====== GIVEN MATERIAL ======

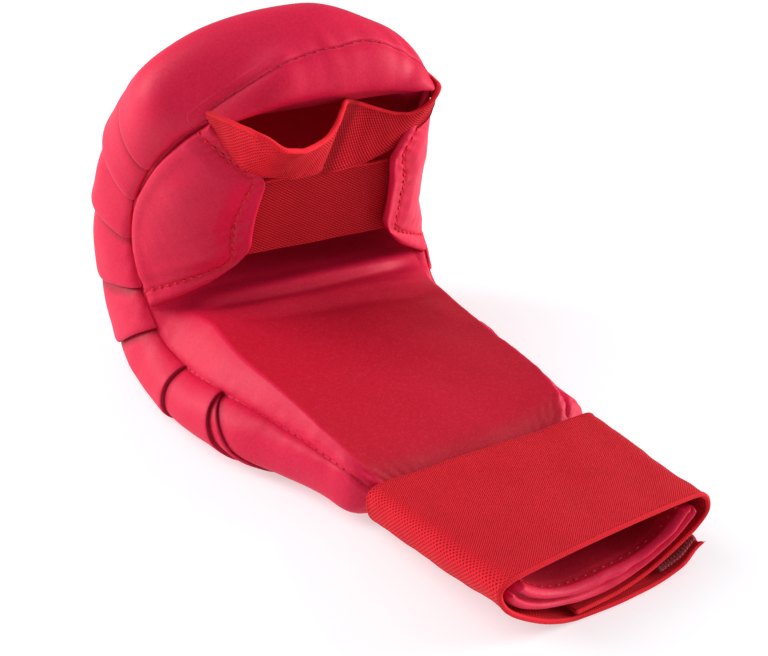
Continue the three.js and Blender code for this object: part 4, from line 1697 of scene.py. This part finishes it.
SEAM_STITCH = Stitching(pitch=3.6, length=1.8, radius=0.25, lift=0.17, dip=0.36)
CHEEK_STITCH = Stitching(pitch=3.6, length=2.3, radius=0.38, lift=0.45, dip=0.75)
SEAM_STITCHED = (66.0, 172.0)   # mm from the wrist end, where the side seams show stitches
CHEEKS = {
    "cheek_left": Cheek(-1, (27.5, 169.5, 52.5), (24.5, 158.5, 89.0), 1.6, 0.4, 7.0),
    "cheek_right": Cheek(1, (24.5, 169.5, 53.0), (22.5, 158.5, 89.0), 0.3, 1.0, 6.2),
}


@dataclass
class Mitt:
    """All pieces of the mitt, each built, dressed and tied to the frame."""

    leatherette: bpy.types.Material = field(default_factory=lambda: Leatherette().material())
    bright_thread: bpy.types.Material = field(default_factory=lambda: Thread(
        "bright_thread", (0.88, 0.030, 0.034), (0.52, 0.008, 0.014)).material())
    dark_thread: bpy.types.Material = field(default_factory=lambda: Thread(
        "dark_thread", (0.58, 0.035, 0.075), (0.20, 0.004, 0.014)).material())

    def place(self, name: str, surface: Surface, material: bpy.types.Material, slot: str,
              replaces: str | None = None) -> bpy.types.Object:
        """Makes a piece, dresses it and ties it to the one body.

        Args:
            name: The piece's name.
            surface: Its surface.
            material: Its finish.
            slot: Name of a material slot; not used.
            replaces: The solid that it stands for.

        Returns:
            The object.
        """
        thing = make_object(name, surface)
        thing.data.materials.append(material)
        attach(thing, "root")
        if replaces:
            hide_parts(replaces)
        log.info("%s: %d faces", name, len(thing.data.polygons))
        return thing

    def sew(self, name: str, rows: list[tuple[np.ndarray, np.ndarray]], stitching: Stitching,
            material: bpy.types.Material) -> None:
        """Sews rows of stitches as one piece.

        Args:
            name: The piece's name.
            rows: Lines with their outward directions.
            stitching: The stitch that is used.
            material: The thread's finish.
        """
        first, *others = (stitching.surface(*row, seed) for seed, row in enumerate(rows))
        for other in others:
            first = first.joined(other)
        self.place(name, first, material, "leatherette")

    def body(self) -> None:
        """The padding with its seams."""
        body = PaddedBody()
        padding = self.place("padding", body.surface(), self.leatherette, "leatherette",
                             "padded_body")
        self.sew("seam_stitches", [
            body.side_seam(-1, *SEAM_STITCHED), body.side_seam(1, *SEAM_STITCHED),
            body.tip_seam(), body.tongue_row(),
        ], SEAM_STITCH, self.dark_thread)

    def cheeks(self) -> None:
        """Both side cheeks with their stitch rows."""
        rows = []
        for name, cheek in CHEEKS.items():
            surface, line, up = cheek.surfaces()
            pad = self.place(name + "_pad", surface, self.leatherette, "leatherette", name)
            rows.append((line, up))
        self.sew("cheek_stitches", rows, CHEEK_STITCH, self.bright_thread)

    def elastics(self) -> None:
        """The palm elastic, the finger strap, the wrist elastic and its hook tape."""
        palm, fingers, wrist = PalmElastic(), FingerStrap(), WristStrap()
        hook = HookPatch(wrist)

        finish = Elastic(Weave.TWILL, palm.weave_width).material()
        made = self.place("palm_band", palm.surface(), finish, "elastic", "palm_elastic")

        finish = Elastic(Weave.STRAP, fingers.weave_width, bright=(0.84, 0.012, 0.030)).material()
        made = self.place("finger_loops", fingers.surface(), finish, "elastic", "finger_strap")

        finish = Elastic(Weave.BAND, wrist.width).material()
        made = self.place("wrist_band", wrist.surface(), finish, "elastic", "wrist_strap")

        made = self.place("hook_tape", hook.surface(), HookTape().material(), "hook", "hook_patch")


def main() -> None:
    """Builds the studio and the mitt."""
    logging.basicConfig(level=logging.INFO, format="%(name)s: %(message)s")
    Studio().build()
    mitt = Mitt()
    mitt.body()
    mitt.cheeks()
    mitt.elastics()


if __name__ == "__main__":
    main()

======

**GIVEN TASK:** In the listing above, reproduce the first line and each one after it through the line that contains "as one piece.".

**CORRECT RESPONSE:**
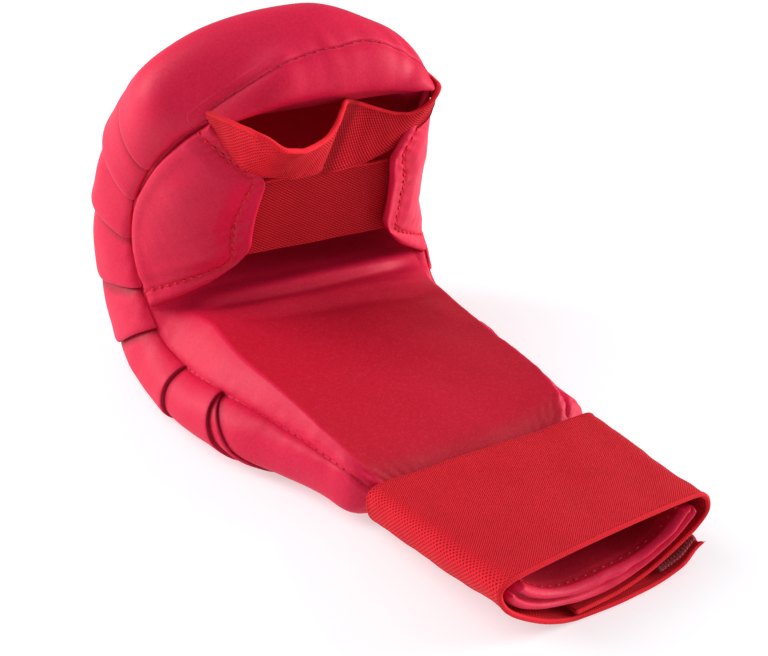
Continue the three.js and Blender code for this object: part 4, from line 1697 of scene.py. This part finishes it.
SEAM_STITCH = Stitching(pitch=3.6, length=1.8, radius=0.25, lift=0.17, dip=0.36)
CHEEK_STITCH = Stitching(pitch=3.6, length=2.3, radius=0.38, lift=0.45, dip=0.75)
SEAM_STITCHED = (66.0, 172.0)   # mm from the wrist end, where the side seams show stitches
CHEEKS = {
    "cheek_left": Cheek(-1, (27.5, 169.5, 52.5), (24.5, 158.5, 89.0), 1.6, 0.4, 7.0),
    "cheek_right": Cheek(1, (24.5, 169.5, 53.0), (22.5, 158.5, 89.0), 0.3, 1.0, 6.2),
}


@dataclass
class Mitt:
    """All pieces of the mitt, each built, dressed and tied to the frame."""

    leatherette: bpy.types.Material = field(default_factory=lambda: Leatherette().material())
    bright_thread: bpy.types.Material = field(default_factory=lambda: Thread(
        "bright_thread", (0.88, 0.030, 0.034), (0.52, 0.008, 0.014)).material())
    dark_thread: bpy.types.Material = field(default_factory=lambda: Thread(
        "dark_thread", (0.58, 0.035, 0.075), (0.20, 0.004, 0.014)).material())

    def place(self, name: str, surface: Surface, material: bpy.types.Material, slot: str,
              replaces: str | None = None) -> bpy.types.Object:
        """Makes a piece, dresses it and ties it to the one body.

        Args:
            name: The piece's name.
            surface: Its surface.
            material: Its finish.
            slot: Name of a material slot; not used.
            replaces: The solid that it stands for.

        Returns:
            The object.
        """
        thing = make_object(name, surface)
        thing.data.materials.append(material)
        attach(thing, "root")
        if replaces:
            hide_parts(replaces)
        log.info("%s: %d faces", name, len(thing.data.polygons))
        return thing

    def sew(self, name: str, rows: list[tuple[np.ndarray, np.ndarray]], stitching: Stitching,
            material: bpy.types.Material) -> None:
        """Sews rows of stitches as one piece.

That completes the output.